Haben wir nicht ein wenig mehr Zeit, um uns mit der Flüchtlingsproblematik auseinanderzusetzten? Anscheinend nicht. Lasst uns lieber unverbindliche Äußerungen machen, dass sich endlich etwas „ändern müsse“. Das ist viel bequemer als tatsächlich etwas zu unternehmen, was den Flüchtlingen, Gott bewahre, wirklich helfen könnte. Außerdem gibt es ja noch so viel anderes zu tun - schließlich muss ein Freihandelsabkommen verabschiedet werden, nicht wahr?
Haben wir nicht etwas mehr Solidarität mit den Ländern, in denen die meisten Flüchtlinge ankommen? Anscheinend nicht. Lieber streiten wir uns darüber und lassen ganz nebenbei Italien, Malta und andere Mittelmeerstaaten alleine mit den Flüchtlingsströmen. Sieht so die Freundschaft zwischen den Ländern Europas aus? Ein Freund zu sein ist einfach, wenn alles gut läuft. Ein Freund zu sein ist schwierig, wenn in schweren Zeiten bewiesen werden muss, dass man sich zu Recht als solcher bezeichnet hat. Europa; in guten wie in schlechten Zeiten - ist es nicht so?
Haben wir nicht etwas mehr Offenheit und Gastfreundschaft für die über 300.000 Menschen, die im vergangenen Jahr einen Asylantrag in einem EU - Land gestellt haben? Anscheinend nicht. Lieber umgeben wir uns mit einer illustren Riege aus sicheren Herkunftsstaaten.
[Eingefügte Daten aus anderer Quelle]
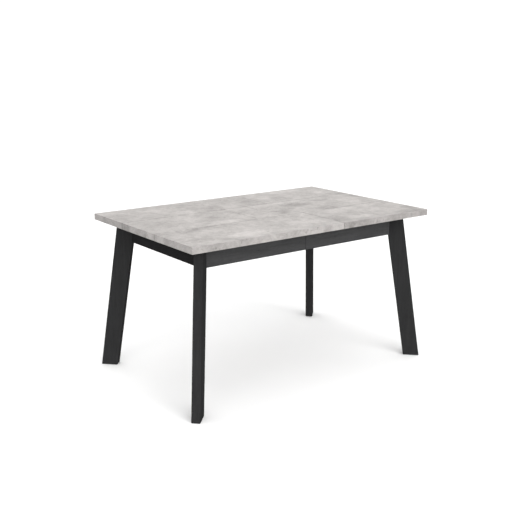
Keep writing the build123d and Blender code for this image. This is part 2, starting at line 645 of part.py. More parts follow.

Haben wir nicht etwas mehr Menschlichkeit? Anscheinend nicht. Anscheinend ist die Gier nach Geld größer als ich gedacht hätte. Anscheinend ist die Angst, sich mit dem Fremden und Unbequemen zu beschäftigen, größer als ich gedacht hätte. Anscheinend ist der Weg, den Europa noch gehen muss, weiter als ich gedacht hätte.
Flüchtlinge sind kein Problem, sie sind unsere Verantwortung. Flüchtlinge sind Fremde, doch wir geben ihnen keine Gelegenheit, dies zu ändern.
Wir sind wieder im europäischen Haus. An der Wand über dem Kamin hängt der Friedensnobelpreis. Es ist ein sehr schönes Haus und wir haben allen Grund uns zu freuen.